Eeky Geeky: Weekly Peeky at the Freaky

Carl Brooks

A bold EGWPATF this week, on the phenomenon that has altered the gelid surface of consumable culture as we know it: sex celebrity. But first, the news.

The DMCA continues to be a bad law, and hands down the funniest attempt to implement it belongs those friendly gents who make garage door openers. They tried to claim, under the Digital Millennium Copyright Act, one of the worst pieces of legislation since the Alien and Sedition Acts, that the idea of beaming a radio signal at a teeny weenie little antenna in your articulated magic wall o’garage happiness, is intellectual property and anyone else should be verboten under pain of federal court bitchslapping from making anything remotely likely it.

Now, they were laughed out of court, which is fine. But really, can you imagine the suburb at 6pm, as hundreds, thousands of drudges return from their habitats to their nesting cages? One by one they pull into the driveway, and each in turn, is apprehended by a squad of stormbooted jacktroopers for “Garage Door Piracy.”

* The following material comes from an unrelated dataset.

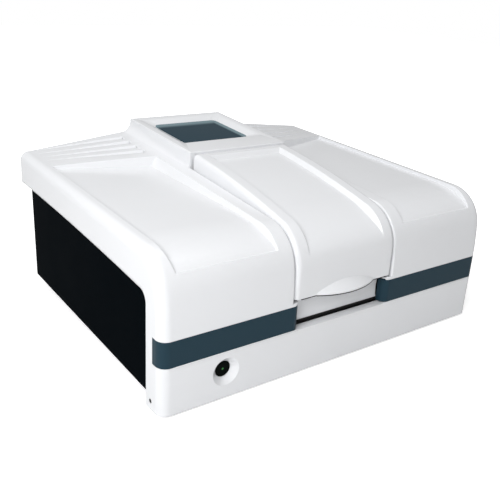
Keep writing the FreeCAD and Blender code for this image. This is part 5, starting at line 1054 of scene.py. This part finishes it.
class SPECTRO_OT_studio(bpy.types.Operator):
    """Floor, backdrop, soft lamps and the white room."""

    bl_idname = "spectro.studio"
    bl_label = "Studio"

    def execute(self, context):
        look = context.scene.spectro_studio
        context.scene.view_settings.view_transform = "Standard"
        self.floor(context)
        self.room(context, look.sky, look.mirrored)
        self.lamp(context, "key", *KEY_LAMP, look.key)
        self.lamp(context, "fill", *FILL_LAMP, look.fill)
        self.lamp(context, "overhead", *OVERHEAD_LAMP, look.overhead)
        return {"FINISHED"}

    def floor(self, context):
        """Pale floor that keeps the shadow and looks white further out; its glow is weaker near the
        instrument, a painted shade round it.
        """
        build = bmesh.new()
        bmesh.ops.create_grid(build, x_segments=1, y_segments=1, size=FLOOR_HALF)
        mesh = finished(build, "floor")
        floor = bpy.data.objects.new("floor", mesh)
        context.scene.collection.objects.link(floor)
        material, nodes, links, shader = new_material("floor white")
        shader.inputs["Base Color"].default_value = (*FLOOR, 1.0)
        shader.inputs["Roughness"].default_value = 0.9
        shader.inputs["Specular IOR Level"].default_value = 0.1
        glow = nodes.new("ShaderNodeEmission")
        place = nodes.new("ShaderNodeTexCoord")
        away = nodes.new("ShaderNodeVectorMath")
        away.operation = "LENGTH"
        links.new(place.outputs["Object"], away.inputs[0])
        # Painted shade round the instrument: the glow rises from weak near it to full further out
        lift = ramp(nodes, links, away.outputs["Value"], GLOW_REACH, GLOW_LEVELS)
        links.new(lift, glow.inputs["Strength"])
        both = nodes.new("ShaderNodeAddShader")
        pick = nodes.new("ShaderNodeMixShader")
        path = nodes.new("ShaderNodeLightPath")
        output = nodes["Material Output"]
        links.new(shader.outputs["BSDF"], both.inputs[0])
        links.new(glow.outputs["Emission"], both.inputs[1])
        links.new(path.outputs["Is Camera Ray"], pick.inputs["Fac"])
        links.new(shader.outputs["BSDF"], pick.inputs[1])
        links.new(both.outputs["Shader"], pick.inputs[2])
        links.new(pick.outputs["Shader"], output.inputs["Surface"])
        mesh.materials.append(material)

    def room(self, context, level, mirrored):
        """White to the camera and through glass, dimmer in gloss and as light."""
        world = bpy.data.worlds.new("room")
        context.scene.world = world
        world.use_nodes = True
        nodes = world.node_tree.nodes
        links = world.node_tree.links
        background = nodes["Background"]
        background.inputs["Color"].default_value = (1.0, 1.0, 1.0, 1.0)
        path = nodes.new("ShaderNodeLightPath")
        clear = combine(nodes, links, "MAXIMUM",
                        path.outputs["Is Camera Ray"], path.outputs["Is Transmission Ray"])
        glossy = nodes.new("ShaderNodeMix")
        glossy.inputs["A"].default_value = level
        glossy.inputs["B"].default_value = mirrored
        strength = nodes.new("ShaderNodeMix")
        strength.inputs["B"].default_value = 1.0
        links.new(path.outputs["Is Glossy Ray"], glossy.inputs["Factor"])
        links.new(glossy.outputs["Result"], strength.inputs["A"])
        links.new(clear, strength.inputs["Factor"])
        links.new(strength.outputs["Result"], background.inputs["Strength"])

    def lamp(self, context, name, place, target, size, power):
        """Square soft lamp."""
        data = bpy.data.lights.new(name, "AREA")
        data.shape = "SQUARE"
        data.size = size
        data.energy = power
        lamp = bpy.data.objects.new(name, data)
        lamp.location = place
        aim = Vector(target) - Vector(place)
        lamp.rotation_euler = aim.to_track_quat("-Z", "Y").to_euler()
        context.scene.collection.objects.link(lamp)


class SPECTRO_PT_panel(bpy.types.Panel):
    """Sidebar panel with each group of pieces and its settings."""

    bl_idname = "SPECTRO_PT_panel"
    bl_label = "Spectrophotometer"
    bl_space_type = "VIEW_3D"
    bl_region_type = "UI"
    bl_category = "Spectrophotometer"

    def draw(self, context):
        layout = self.layout
        for group in SETTINGS:
            settings = getattr(context.scene, group)
            box = layout.box()
            for name in settings.__annotations__:
                box.prop(settings, name)
        for operator in STEPS:
            layout.operator(operator.bl_idname)


SETTINGS = {
    "spectro_casing": CasingSettings,
    "spectro_panels": PanelSettings,
    "spectro_fittings": FittingSettings,
    "spectro_studio": StudioSettings,
}

STEPS = (
    SPECTRO_OT_camera,
    SPECTRO_OT_casing,
    SPECTRO_OT_button,
    SPECTRO_OT_chassis,
    SPECTRO_OT_compartment,
    SPECTRO_OT_optics,
    SPECTRO_OT_fittings,
    SPECTRO_OT_studio,
)


def register():
    """Add the settings, the operators and the panel to Blender."""
    for name, group in SETTINGS.items():
        bpy.utils.register_class(group)
        setattr(bpy.types.Scene, name, bpy.props.PointerProperty(type=group))
    for step in STEPS:
        bpy.utils.register_class(step)
    bpy.utils.register_class(SPECTRO_PT_panel)


def unregister():
    """Take the panel, the operators and the settings out again."""
    bpy.utils.unregister_class(SPECTRO_PT_panel)
    for step in reversed(STEPS):
        bpy.utils.unregister_class(step)
    for name, group in reversed(SETTINGS.items()):
        delattr(bpy.types.Scene, name)
        bpy.utils.unregister_class(group)


def main():
    """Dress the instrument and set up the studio."""
    register()
    for step in STEPS:
        family, action = step.bl_idname.split(".")
        getattr(getattr(bpy.ops, family), action)()


if __name__ == "__main__":
    main()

In other news, the MPAA has introduced a bill to the House via its pet representative whores that will send you to jail for five years for using a camcorder in a movie theater. No joke. That’s five, count ’em, Years In Prison. And that would be federal pound-me-in-the-*ss prison, not minimum sec. country club. The good news is that the Paris Hilton sex video has arrived.

In what might be a world’s record for filesharing and a rather innovative marketing strategy, the skinny rich twitch’s gooey video hit the net exactly as her new TV show came out, and there was a somewhat over-calculated public spat with a website that “somehow” got aholt of the Hilt’s XXX video. Oddly, the video was shot by and starred a fella named Rick Solomon, whose hobby is, well, amateur porn. Go figure, huh?

Ms Hilton is to be commended on her daring, expertise in marketing, and her frank appraisal of her worth as a human being. Doubtless with a team of crack PR bunnies at her side, she noted well the success, in a bassackward way, of the Pam and Tommy video, the R. Kelly video (a bit too naughty), and the revelation that Britney Spears kisses other girls and masturbates, and devoted a good length of time to evaluating her talents as a performer, personality and the relative chances she had of making a worthwhile contribution to society, and decided that her best shot at fame was a naughty video shot while she still had perky hormones on her side.

At least this way she’ll be a household name, courtesy of her one moderate talent, for at least a few years, and hey, she’s too rich to care what happens when she gets unpleasant to look at, right? She will live in perpetual naughtiness forever, a tribute to the remarkable new world of celebrity we live in, when enthusiastic and charmingly inexpert public rutting is a bonus, stylish, and quite possibly to become the next publicity craze. The future women scientists, lawyers, and engineers of the world salute you, Paris!

Seriously, though-the Hilton fillin’ can teach us all a valuable lesson. As the entertainment world discovered quite by accident with Spam and Sloppy Lee, otherwise useless celebrities having dirty sex does not, in fact, lower their appreciable value in the eyes of the trailer sloth. In fact, it rather increases it. But really, who thought either one had talent? All they had were young skin and excitable bits, and the true nature of celebrity was, in a virtual-epiphenomenalistic fashion, stripped bare.

All people ask is that you look like you’re having fun. Gods knows the Hilton video is embarrassing, for women, for the western world, etc., but nobody really cares, because all they need, with their fat, soft little feelers outstretched, is proof that somebody out there is living up to their expectations for depravity. In a way, she’s become a sort of Christ figure for the celebrity religion, accepting martyrdom with a smile that the many will never have to. And let’s thank her, or we may find the next “sex tape leak” to be Jack Nicholson’s. Eek.